Petraeus' strategy is not very pretty. It carries risk. But it is has been effective.

The Shiite-dominated government in Baghdad, however, is not happy with Petraeus' actions. One top Maliki aide complained that it will leave Iraq "an armed society and militias."

What does he think Iraq is now? Except that many Sunni militias that were once shooting at Americans are now shooting at al-Qaeda.

The nature of the war is changing. In July, 73 percent of the attacks that caused U.S. casualties in Baghdad were from Shiite militants, not Sunnis. Maliki is no fool. As more Sunni tribes are pacified, he can see the final military chapter of this war coming into focus: the considerable power of the American military machine slowly turning its face -- and its guns -- on Shiite extremists.

Of the many mistakes committed in Iraq, perhaps the most serious was to have failed to destroy Moqtada al-Sadr and the remains of his ragged army when we had him cornered and defeated in Najaf in 2004. As a consequence, we have to face him once again. The troop surge has already begun deadly and significant raids into Mahdi strongholds in Baghdad.

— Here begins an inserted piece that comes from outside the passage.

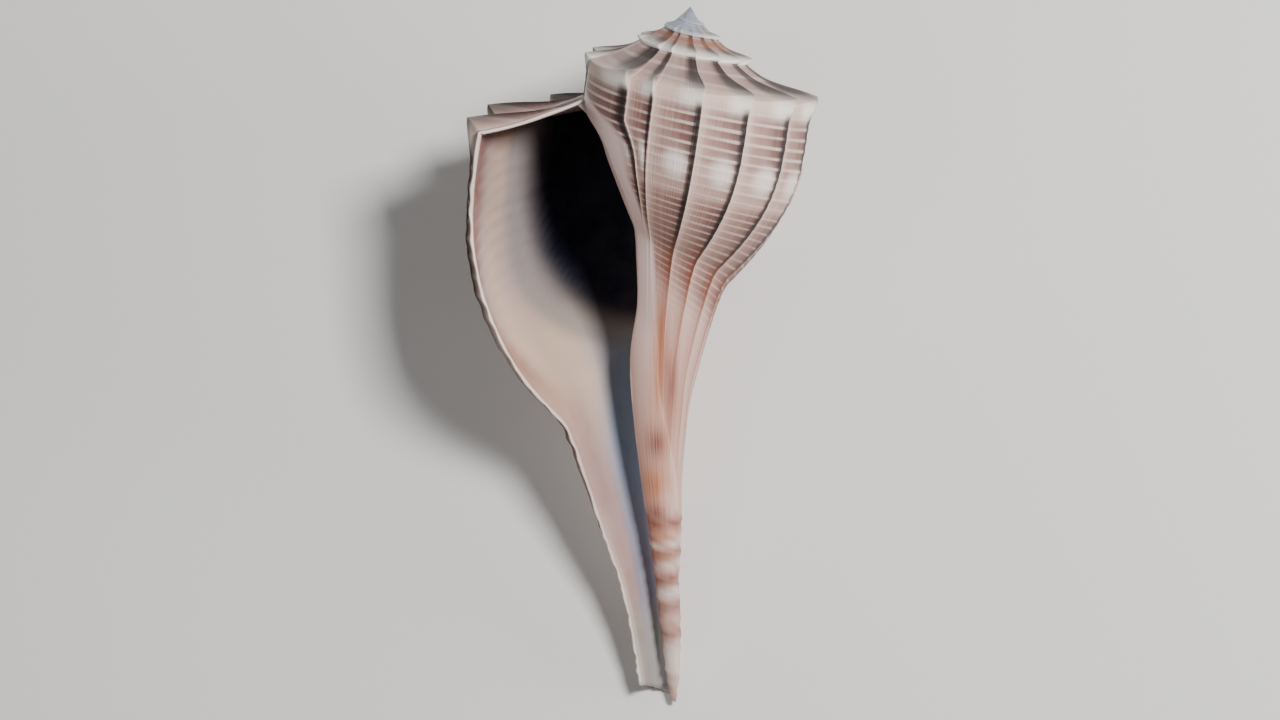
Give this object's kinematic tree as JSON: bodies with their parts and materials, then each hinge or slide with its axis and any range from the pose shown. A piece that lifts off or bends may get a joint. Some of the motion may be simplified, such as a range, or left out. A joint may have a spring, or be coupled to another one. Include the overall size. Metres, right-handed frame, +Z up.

Sadr is hurting. On Wednesday, after many were killed in Shiite-on-Shiite fighting in Karbala, he called for a six-month moratorium on all military operations in order to permit him to "rehabilitate" his increasingly disorganized forces.

At the same time, however, Maliki is denouncing us for overkill in our raids on Shiite areas. The rift between Washington and Baghdad is opening. It will only widen as long as Maliki is in power.

Now, Maliki is no friend of Sadr or Iran. He knows that if they ultimately prevail, they will swallow him whole. But Maliki is too weak temperamentally and politically to make the decisive move in the other direction -- toward Sunni and Shiite moderates -- in order to make the necessary national compromises.

So he hedges his bets. He visits Iran and, then, while on a Syrian visit, responds to calls for the Iraqi Parliament to bring his government down by saying, "Those who make such statements are bothered by our visit to Syria," and warning darkly that Iraq "can find friends elsewhere." Continued...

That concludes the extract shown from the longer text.